## Task
Copy out the data below verbatim.

## Data excerpt

= = = = =

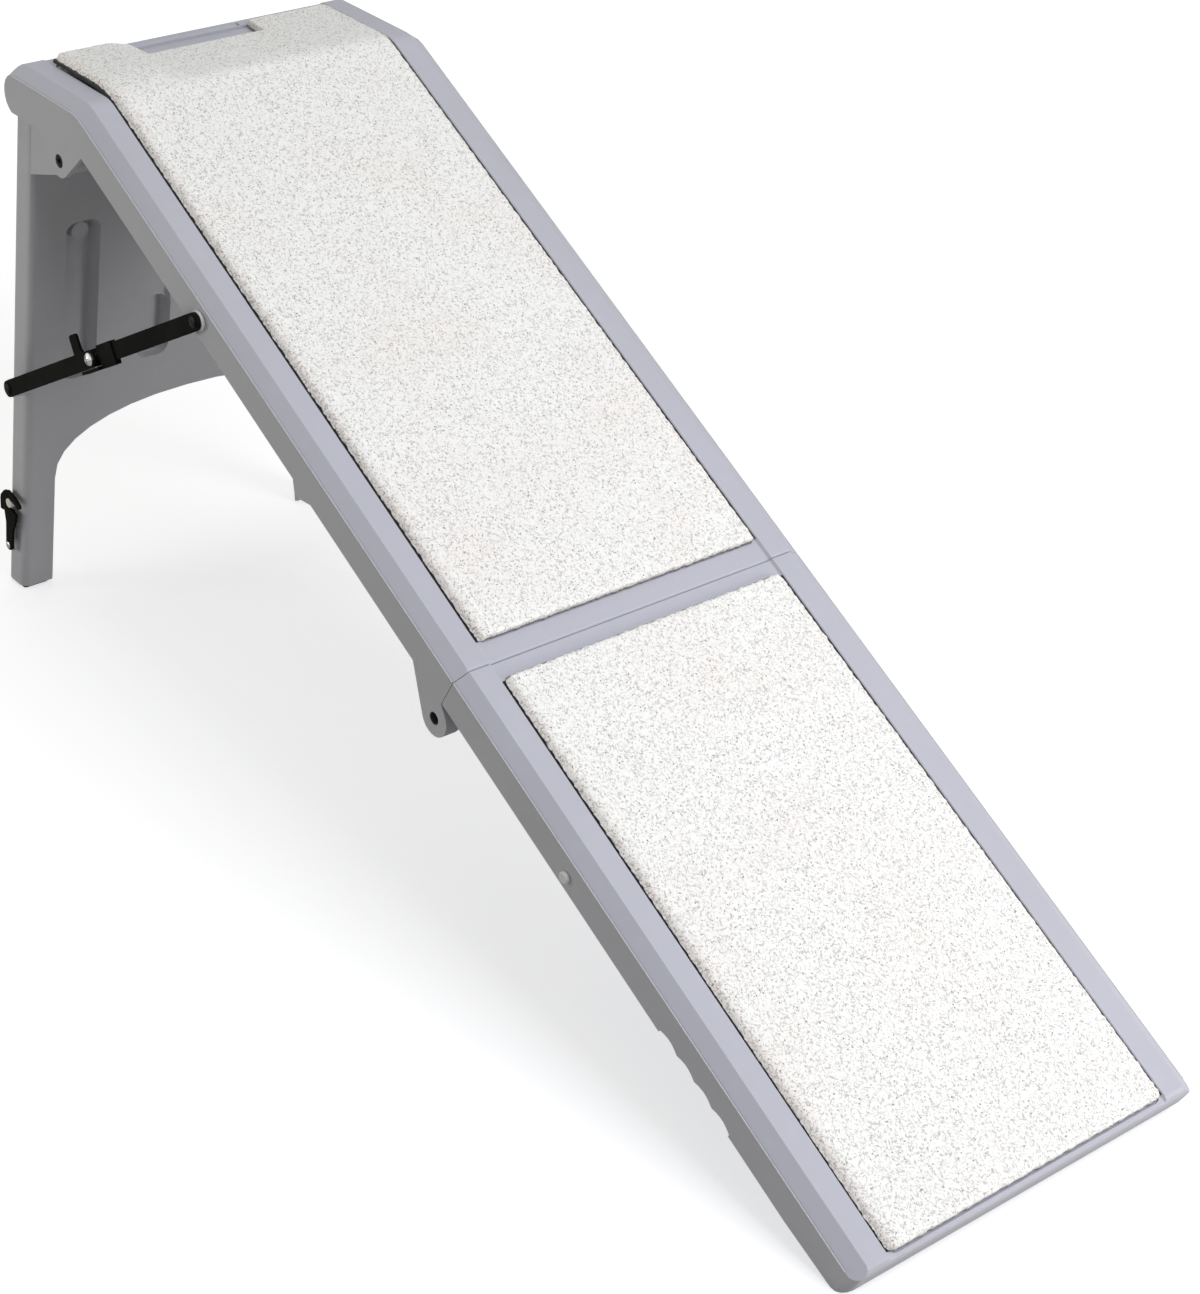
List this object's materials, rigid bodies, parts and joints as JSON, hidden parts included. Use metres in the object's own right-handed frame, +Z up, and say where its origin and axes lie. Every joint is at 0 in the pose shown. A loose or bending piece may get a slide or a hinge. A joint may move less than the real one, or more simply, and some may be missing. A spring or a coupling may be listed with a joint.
{
  "type": "folding pet ramp",
  "caption": "Folding moulded ramp with a level top platform, carpet-like mats, an arched leg frame, side braces and a travel hook.",
  "frame": {"origin": "on the floor, under the middle of the ramp's box", "axes": "+X down the ramp towards its low end, -Y the side with the travel hook, +Z up"},
  "size_m": [1.3686, 0.4398, 0.6312],
  "materials": {
    "moulding": "fine moulded grain",
    "fibre": "looped fibre mat",
    "rubber": "matte",
    "satin_black": "satin",
    "zinc": "bright zinc",
    "nylon": "smooth",
    "dark_steel": "blackened"
  },
  "bodies": {
    "ramp": {"upper_panel": "moulding", "upper_mat": "fibre", "mid_pin_near": "dark_steel", "mid_pin_far": "dark_steel", "leg_bolt_near": "dark_steel", "leg_bolt_far": "dark_steel", "ramp_rivet_near": "dark_steel", "ramp_rivet_far": "dark_steel", "ramp_spacer_near": "nylon", "ramp_spacer_far": "nylon"},
    "lower_deck": {"lower_panel": "moulding", "lower_mat": "fibre", "toe_strip": "rubber", "panel_stud": "nylon"},
    "leg": {"leg_panel": "moulding", "foot_pad_near": "rubber", "foot_pad_far": "rubber", "leg_nut_near": "zinc", "leg_nut_far": "zinc", "leg_spacer_near": "nylon", "leg_spacer_far": "nylon", "leg_stud": "nylon", "latch_screw": "zinc"},
    "ramp_bar_near": {"ramp_link_near": "satin_black", "lock_sleeve_near": "satin_black"},
    "ramp_bar_far": {"ramp_link_far": "satin_black", "lock_sleeve_far": "satin_black"},
    "leg_bar_near": {"leg_link_near": "satin_black", "leg_rivet_near": "dark_steel", "middle_screw_near": "zinc", "middle_washer_near": "zinc"},
    "leg_bar_far": {"leg_link_far": "satin_black", "leg_rivet_far": "dark_steel", "middle_screw_far": "zinc", "middle_washer_far": "zinc"},
    "hook": {"latch_hook": "satin_black"}
  },
  "joints": [
    {"name": "lower_fold", "type": "hinge", "parent": "ramp", "child": "lower_deck", "pos_m": [0.11014, 0, 0.2467], "axis": [0, 1, 0], "range_deg": [0, 180]},
    {"name": "leg_fold", "type": "hinge", "parent": "ramp", "child": "leg", "pos_m": [-0.51907, 0, 0.55185], "axis": [0, -1, 0], "range_deg": [0, 70.33]},
    {"name": "ramp_bar_near_fold", "type": "hinge", "parent": "ramp", "child": "ramp_bar_near", "pos_m": [-0.26658, 0, 0.48271], "axis": [0, -1, 0], "range_deg": [0, 119.1]},
    {"name": "ramp_bar_far_fold", "type": "hinge", "parent": "ramp", "child": "ramp_bar_far", "pos_m": [-0.26658, 0, 0.48271], "axis": [0, -1, 0], "range_deg": [0, 119.1]},
    {"name": "leg_bar_near_fold", "type": "hinge", "parent": "ramp_bar_near", "child": "leg_bar_near", "pos_m": [-0.45136, 0, 0.36961], "axis": [0, -1, 0], "range_deg": [-144, 0]},
    {"name": "leg_bar_far_fold", "type": "hinge", "parent": "ramp_bar_far", "child": "leg_bar_far", "pos_m": [-0.45136, 0, 0.36961], "axis": [0, -1, 0], "range_deg": [-144, 0]},
    {"name": "hook_swing", "type": "hinge", "parent": "leg", "child": "hook", "pos_m": [-0.66175, 0, 0.05426], "axis": [0, -1, 0], "range_deg": [0, 277.12]}
  ],
  "couplings": [
    {"joint": "ramp_bar_near_fold", "follows": "leg_fold", "ratio": 1.6934},
    {"joint": "ramp_bar_far_fold", "follows": "leg_fold", "ratio": 1.6934},
    {"joint": "leg_bar_near_fold", "follows": "leg_fold", "ratio": -2.0473},
    {"joint": "leg_bar_far_fold", "follows": "leg_fold", "ratio": -2.0473}
  ]
}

= = = = =

## Solution to this problem
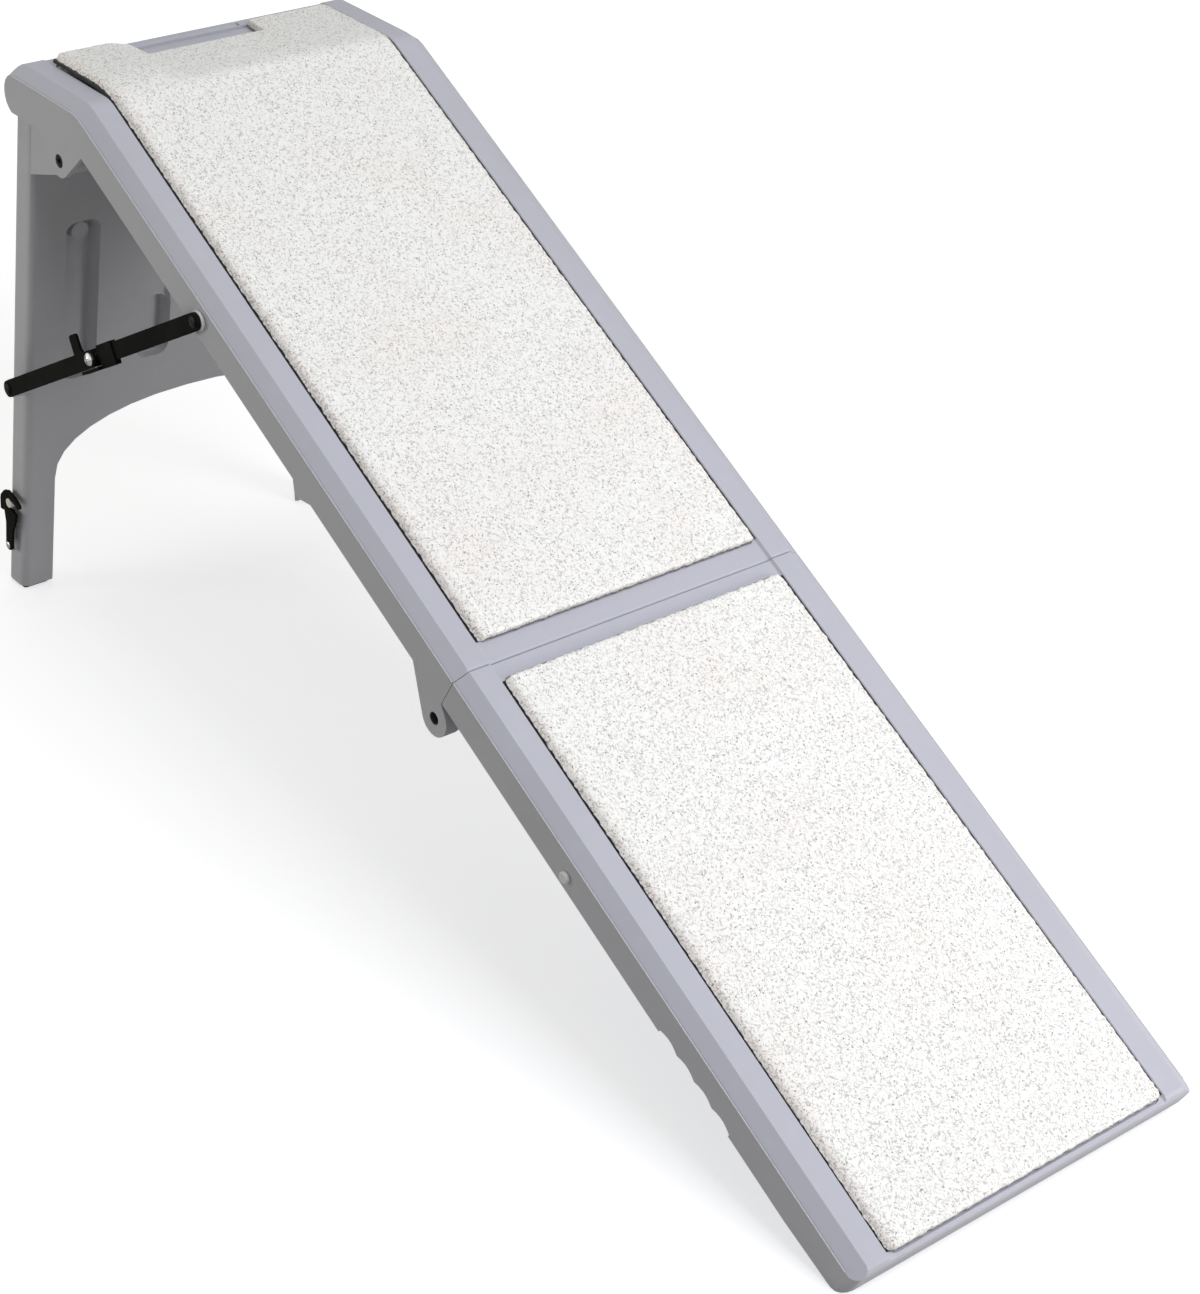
List this object's materials, rigid bodies, parts and joints as JSON, hidden parts included. Use metres in the object's own right-handed frame, +Z up, and say where its origin and axes lie. Every joint is at 0 in the pose shown. A loose or bending piece may get a slide or a hinge. A joint may move less than the real one, or more simply, and some may be missing. A spring or a coupling may be listed with a joint.
{
  "type": "folding pet ramp",
  "caption": "Folding moulded ramp with a level top platform, carpet-like mats, an arched leg frame, side braces and a travel hook.",
  "frame": {"origin": "on the floor, under the middle of the ramp's box", "axes": "+X down the ramp towards its low end, -Y the side with the travel hook, +Z up"},
  "size_m": [1.3686, 0.4398, 0.6312],
  "materials": {
    "moulding": "fine moulded grain",
    "fibre": "looped fibre mat",
    "rubber": "matte",
    "satin_black": "satin",
    "zinc": "bright zinc",
    "nylon": "smooth",
    "dark_steel": "blackened"
  },
  "bodies": {
    "ramp": {"upper_panel": "moulding", "upper_mat": "fibre", "mid_pin_near": "dark_steel", "mid_pin_far": "dark_steel", "leg_bolt_near": "dark_steel", "leg_bolt_far": "dark_steel", "ramp_rivet_near": "dark_steel", "ramp_rivet_far": "dark_steel", "ramp_spacer_near": "nylon", "ramp_spacer_far": "nylon"},
    "lower_deck": {"lower_panel": "moulding", "lower_mat": "fibre", "toe_strip": "rubber", "panel_stud": "nylon"},
    "leg": {"leg_panel": "moulding", "foot_pad_near": "rubber", "foot_pad_far": "rubber", "leg_nut_near": "zinc", "leg_nut_far": "zinc", "leg_spacer_near": "nylon", "leg_spacer_far": "nylon", "leg_stud": "nylon", "latch_screw": "zinc"},
    "ramp_bar_near": {"ramp_link_near": "satin_black", "lock_sleeve_near": "satin_black"},
    "ramp_bar_far": {"ramp_link_far": "satin_black", "lock_sleeve_far": "satin_black"},
    "leg_bar_near": {"leg_link_near": "satin_black", "leg_rivet_near": "dark_steel", "middle_screw_near": "zinc", "middle_washer_near": "zinc"},
    "leg_bar_far": {"leg_link_far": "satin_black", "leg_rivet_far": "dark_steel", "middle_screw_far": "zinc", "middle_washer_far": "zinc"},
    "hook": {"latch_hook": "satin_black"}
  },
  "joints": [
    {"name": "lower_fold", "type": "hinge", "parent": "ramp", "child": "lower_deck", "pos_m": [0.11014, 0, 0.2467], "axis": [0, 1, 0], "range_deg": [0, 180]},
    {"name": "leg_fold", "type": "hinge", "parent": "ramp", "child": "leg", "pos_m": [-0.51907, 0, 0.55185], "axis": [0, -1, 0], "range_deg": [0, 70.33]},
    {"name": "ramp_bar_near_fold", "type": "hinge", "parent": "ramp", "child": "ramp_bar_near", "pos_m": [-0.26658, 0, 0.48271], "axis": [0, -1, 0], "range_deg": [0, 119.1]},
    {"name": "ramp_bar_far_fold", "type": "hinge", "parent": "ramp", "child": "ramp_bar_far", "pos_m": [-0.26658, 0, 0.48271], "axis": [0, -1, 0], "range_deg": [0, 119.1]},
    {"name": "leg_bar_near_fold", "type": "hinge", "parent": "ramp_bar_near", "child": "leg_bar_near", "pos_m": [-0.45136, 0, 0.36961], "axis": [0, -1, 0], "range_deg": [-144, 0]},
    {"name": "leg_bar_far_fold", "type": "hinge", "parent": "ramp_bar_far", "child": "leg_bar_far", "pos_m": [-0.45136, 0, 0.36961], "axis": [0, -1, 0], "range_deg": [-144, 0]},
    {"name": "hook_swing", "type": "hinge", "parent": "leg", "child": "hook", "pos_m": [-0.66175, 0, 0.05426], "axis": [0, -1, 0], "range_deg": [0, 277.12]}
  ],
  "couplings": [
    {"joint": "ramp_bar_near_fold", "follows": "leg_fold", "ratio": 1.6934},
    {"joint": "ramp_bar_far_fold", "follows": "leg_fold", "ratio": 1.6934},
    {"joint": "leg_bar_near_fold", "follows": "leg_fold", "ratio": -2.0473},
    {"joint": "leg_bar_far_fold", "follows": "leg_fold", "ratio": -2.0473}
  ]
}